= Work to be completed =
Take the data below and copy exactly the lines starting at the one with "for node in" and finishing at the one with "frame = import_model()", both included.

>> Start

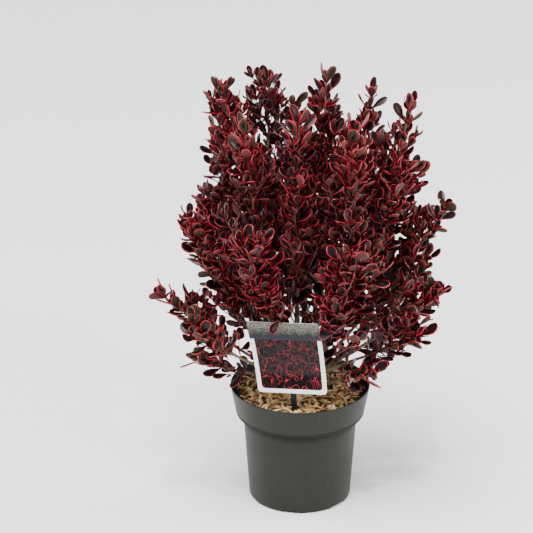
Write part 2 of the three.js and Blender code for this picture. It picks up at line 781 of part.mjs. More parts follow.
// Tells whether a leaf is clear of the twigs and the other leaves of its mass.
function clearOfMass(entry, others, twigPoints) {
  return !twigPoints.some((point) => nearLeaf(entry, point))
    && !others.some((other) => (
      entry.points.some((point) => nearLeaf(other, point))
      || other.points.some((point) => nearLeaf(entry, point))
    ));
}

// Picks the leaves that fit, each at the largest size that does.
function fitLeaves(fits, shoot, leaves, others, twigPoints) {
  const fitted = [];
  for (const leaf of leaves) {
    const entry = LEAF_SIZES
      .map((size) => ({ leaf, size, points: leafSamples(leaf, size) }))
      .find((tried) => tried.points.every((point) => fits(shoot, point, LEAF_THICKNESS / 2))
        && clearOfMass(tried, [...others, ...fitted], twigPoints));
    if (entry) {
      fitted.push(entry);
    }
  }
  return fitted;
}

// A direction square to a twig, turned round it by an angle in degrees.
function aroundTwig(along, turn) {
  const steady = Math.abs(along.z) > STEEP_SHARE ? ACROSS : UP;
  const first = steady.clone().addScaledVector(along, -steady.dot(along)).normalize();
  return first.applyAxisAngle(along, THREE.MathUtils.degToRad(turn));
}

// Opposite pairs along a twig, from a first length to just short of its end.
function placePairs(curve, first, turn, random) {
  const leaves = [];
  const length = curve.getLength();
  const end = length - LAST_PAIR_FROM_END;
  const count = Math.max(1, Math.round((end - first) / LEAF_SPACING));
  for (let i = 0; i <= count; i += 1) {
    const share = THREE.MathUtils.lerp(Math.min(first, end), end, i / count) / length;
    const along = curve.getTangentAt(share);
    const pairTurn = turn + i * 90 + PAIR_TURN_JITTER * (random() - 0.5);
    const last = i === count;
    const open = last ? TIP_LEAF_OPEN : between(LEAF_OPEN, random());
    for (const side of [0, 180]) {
      const outward = aroundTwig(along, pairTurn + side);
      leaves.push(leafFrame(curve.getPointAt(share), along, outward, open));
    }
  }
  return leaves;
}

// A lateral rises from the leader; one that would leave the space is tried shorter.
function placeLateral(fits, shoot, root, along, turn, random) {
  const spread = THREE.MathUtils.degToRad(between(LATERAL_SPREAD, random()));
  const outward = aroundTwig(along, turn);
  const heading = along.clone().multiplyScalar(Math.cos(spread)).addScaledVector(outward, Math.sin(spread));
  heading.addScaledVector(UP, LATERAL_LIFT).normalize();
  const full = between(LATERAL_LENGTH, random());
  for (const share of LATERAL_TRIES) {
    const curve = new THREE.LineCurve3(root, root.clone().addScaledVector(heading, full * share));
    const clear = LATERAL_TEST_SHARES.every((t) => fits(shoot, curve.getPoint(t), LATERAL_FOOT_RADIUS));
    if (clear) {
      return curve;
    }
  }
  return null;
}

// Where laterals leave a leader: its root, the leader's direction there and its turn.
function lateralStarts(shoot, firstTurn) {
  const { leader } = shoot;
  const length = leader.getLength();
  const every = shoot.whole.v3.z > HIGH_TIP_Z ? LATERAL_EVERY_HIGH : LATERAL_EVERY_LOW;
  const starts = [];
  for (let node = 1; node < Math.floor(length / LEAF_SPACING); node += every) {
    for (const [step, side] of LATERAL_PLACES) {
      const share = Math.min(((node + step) * LEAF_SPACING) / length, 1);
      const turn = firstTurn + node * GOLDEN_ANGLE + side;
      starts.push({ root: leader.getPointAt(share), along: leader.getTangentAt(share), turn });
    }
  }
  return starts;
}

// The twigs and leaves of one mass, grown from its leader by a seeded rule. A lateral that
// would run through a leaf or carry too few is left off.
function growMass(fits, shoot) {
  const random = seeded(shoot.massSeed);
  const { leader } = shoot;
  const twigs = [toSolid(limbGeometry(leader, leaderRadiusAt, TWIG_SIDES, LEADER_RINGS))];
  const twigPoints = axisSamples(leader, leaderRadiusAt).map(({ point }) => point);
  const firstTurn = 360 * random();
  const leaderPairs = placePairs(leader, FIRST_LEADER_PAIR, firstTurn, random);
  const leaves = fitLeaves(fits, shoot, leaderPairs, [], twigPoints);
  for (const { root, along, turn } of lateralStarts(shoot, firstTurn)) {
    const lateral = placeLateral(fits, shoot, root, along, turn, random);
    if (lateral) {
      const points = axisSamples(lateral, lateralRadiusAt).map(({ point }) => point);
      const blocked = points.slice(1).some((point) => leaves.some((leaf) => nearLeaf(leaf, point)));
      const pairs = placePairs(lateral, FIRST_LATERAL_PAIR, turn, random);
      const grown = fitLeaves(fits, shoot, pairs, leaves, [...twigPoints, ...points]);
      if (!blocked && grown.length >= FEWEST_LEAVES_ON_LATERAL) {
        twigs.push(toSolid(limbGeometry(lateral, lateralRadiusAt, TWIG_SIDES, LATERAL_RINGS)));
        twigPoints.push(...points);
        leaves.push(...grown);
      }
    }
  }
  return solids.Manifold.union([...twigs, ...leaves.map(({ leaf, size }) => leafSolid(leaf, size))]);
}

// Boughs start inside their stem and are cut back clear of it and of each other.
function makeBoughs(plant) {
  return plant.stems.flatMap(({ name, curve }) => {
    let kept = stemSolid(curve, FIT_GAP);
    return plant.shoots.filter(({ stem }) => stem === name).reverse().map(({ place, bough }) => {
      const limb = toSolid(limbGeometry(bough, boughRadiusAt, BOUGH_SIDES, BOUGH_RINGS));
      const solid = limb.subtract(kept);
      const wider = limbGeometry(bough, (s) => boughRadiusAt(s) + FIT_GAP, BOUGH_SIDES, BOUGH_RINGS);
      kept = kept.add(toSolid(wider));
      return namedMesh(`bough_${place}`, toGeometry(solid), 'bark');
    });
  });
}

function build() {
  const plantPot = new THREE.Group();
  plantPot.name = 'potted_coprosma';
  const label = labelFrame();
  const slot = toSolid(stickGeometry(FIT_GAP).applyMatrix4(label.lean.matrixWorld));
  label.lean.add(makeCard());
  label.lean.add(namedMesh('label_stick', toGeometry(toSolid(stickGeometry(0))), 'stick'));
  plantPot.add(makePot());
  plantPot.add(namedMesh('growing_medium', toGeometry(mediumSolid().subtract(slot)), 'medium'));
  plantPot.add(namedMesh('husk_mulch', toGeometry(mulchSolid().subtract(slot)), 'mulch'));
  plantPot.add(label.turn);

  const plant = layOutPlant();
  const fits = makeSpaceTest(plant, label);
  for (const { name, curve } of plant.stems) {
    plantPot.add(namedMesh(`stem_${name}`, toGeometry(stemSolid(curve, 0)), 'bark'));
  }
  plantPot.add(...makeBoughs(plant));
  for (const shoot of plant.shoots) {
    plantPot.add(namedMesh(`foliage_${shoot.place}`, toGeometry(growMass(fits, shoot)), 'foliage'));
  }
  return plantPot;
}

export default build();
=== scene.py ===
# %% [markdown]
# # A potted coprosma with crimson-edged leaves
#
# The plant is a small evergreen shrub in a nursery pot, about 46 cm tall in all. Its leaves
# are nearly black with a crimson edge. This lesson dresses the packed CAD model: the CAD
# solids carry the shape, and each cell here gives one piece its true surface. The model is
# loaded first, because it is the frame that every piece is built in: metres, Z up, the
# origin under the middle of the pot, and the plant label in front of the stems, towards -Y.

# %% The packed model
import json
import math
from bisect import bisect

import bmesh
import bpy
from mathutils import Matrix, Quaternion, Vector
from mathutils.kdtree import KDTree

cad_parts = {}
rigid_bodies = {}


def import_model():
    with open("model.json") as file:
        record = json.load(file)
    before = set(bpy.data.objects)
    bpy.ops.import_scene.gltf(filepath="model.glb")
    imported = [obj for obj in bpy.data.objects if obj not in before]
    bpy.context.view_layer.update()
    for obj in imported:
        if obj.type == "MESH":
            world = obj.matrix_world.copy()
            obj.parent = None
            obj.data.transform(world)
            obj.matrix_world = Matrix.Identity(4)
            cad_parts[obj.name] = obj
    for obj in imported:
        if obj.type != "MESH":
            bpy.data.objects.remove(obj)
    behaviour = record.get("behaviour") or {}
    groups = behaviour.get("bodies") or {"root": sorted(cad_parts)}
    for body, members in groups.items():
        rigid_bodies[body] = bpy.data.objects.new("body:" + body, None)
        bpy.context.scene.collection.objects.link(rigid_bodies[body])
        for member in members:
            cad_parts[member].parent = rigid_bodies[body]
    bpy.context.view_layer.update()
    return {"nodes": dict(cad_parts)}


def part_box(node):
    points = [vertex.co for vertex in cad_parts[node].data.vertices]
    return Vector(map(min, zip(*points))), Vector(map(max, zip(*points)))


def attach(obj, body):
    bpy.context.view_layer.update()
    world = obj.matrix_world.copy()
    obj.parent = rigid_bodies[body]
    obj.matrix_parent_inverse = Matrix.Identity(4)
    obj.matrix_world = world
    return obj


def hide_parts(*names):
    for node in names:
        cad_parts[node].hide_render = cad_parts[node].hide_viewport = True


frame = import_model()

# %% [markdown]
# ## Camera
# A shop photo of a plant is taken from far off with a long lens, a little from above. The
# rim of the pot shows how far above: a circle seen as an ellipse gives the pitch. The
# camera is placed once, before any piece, so that every render is made in one frame.

# %% Camera
VIEW_PITCH = 23.24
VIEW_LENS = 209.0
VIEW_PLACE = (-0.0337, -2.80, 1.450)


def add_object(name, data):
    """A new object in the scene, from a mesh, a lamp or a camera."""
    made = bpy.data.objects.new(name, data)
    bpy.context.scene.collection.objects.link(made)
    return made


camera = add_object("camera", bpy.data.cameras.new("camera"))
camera.data.lens = VIEW_LENS
camera.location = VIEW_PLACE
camera.rotation_euler = (math.radians(90 - VIEW_PITCH), 0, 0)
bpy.context.scene.camera = camera
print("camera distance in metres:", round(camera.location.length, 2))

# %% [markdown]
# ## Nodes as expressions
# A material is a sum: so much of this pattern, times that mask. Linking nodes one by one
# hides the sum, so a small class wraps a socket and lets Python's own signs add the Math
# nodes, for materials and for Geometry Nodes alike. The reflected forms of the signs let a
# plain number stand first, as in 1 - mask.

# %% Nodes as expressions: wires
class Wire:
    """A node's output that can stand in an expression."""

    def __init__(self, board, socket):
        self.board = board
        self.socket = socket

    def __add__(self, other):
        return self.board.maths("ADD", self, other)

    def __sub__(self, other):
        return self.board.maths("SUBTRACT", self, other)

    def __mul__(self, other):
        return self.board.maths("MULTIPLY", self, other)

    def __pow__(self, other):
        return self.board.maths("POWER", self, other)

    def __rsub__(self, other):
        return self.board.maths("SUBTRACT", other, self)

    __radd__ = __add__
    __rmul__ = __mul__


print("operators that add Math nodes: + - * **")

# %% [markdown]
# A second class wraps the node tree. It makes any other node in one call, from the node's
# type, its settings, and the values or wires of its sockets. The settings come first,
# because they decide which sockets a node has.

# %% Nodes as expressions: boards
def pick(sockets, key):
    """A socket by its number, its identifier or its name."""
    if isinstance(key, int):
        return sockets[key]
    exact = [socket for socket in sockets if socket.identifier == key]
    return (exact or [socket for socket in sockets if socket.name == key])[0]


class Board:
    """A node tree that is filled by calls and expressions."""

    def __init__(self, tree):
        self.tree = tree

    def node(self, kind, settings=None, sockets=None, output=0):
        """A new node of a type, set up and linked, as the wire of one of its outputs."""
        made = self.tree.nodes.new(kind)
        for name, value in (settings or {}).items():
            if name == "stops":
                ramp = made.color_ramp
                while len(ramp.elements) < len(value):
                    ramp.elements.new(1)
                for element, (position, colour) in zip(ramp.elements, value):
                    element.position = position
                    element.color = (*colour, 1)
            else:
                setattr(made, name, value)
        for key, value in (sockets or {}).items():
            socket = pick(made.inputs, key)
            if isinstance(value, Wire):
                self.tree.links.new(value.socket, socket)
            else:
                socket.default_value = value
        return Wire(self, pick(made.outputs, output)) if made.outputs else None

    def maths(self, operation, first, second):
        """A Math node on two wires or numbers."""
        return self.node("ShaderNodeMath", {"operation": operation}, {0: first, 1: second})

    def mix(self, first, second, share):
        """Two colours, blended. A plain colour is given by its red, green and blue."""
        ends = [colour if isinstance(colour, Wire) else (*colour, 1) for colour in (first, second)]
        sockets = {"A_Color": ends[0], "B_Color": ends[1], "Factor_Float": share}
        return self.node("ShaderNodeMix", {"data_type": "RGBA"}, sockets, "Result_Color")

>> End

= Correct result =
    for node in names:
        cad_parts[node].hide_render = cad_parts[node].hide_viewport = True


frame = import_model()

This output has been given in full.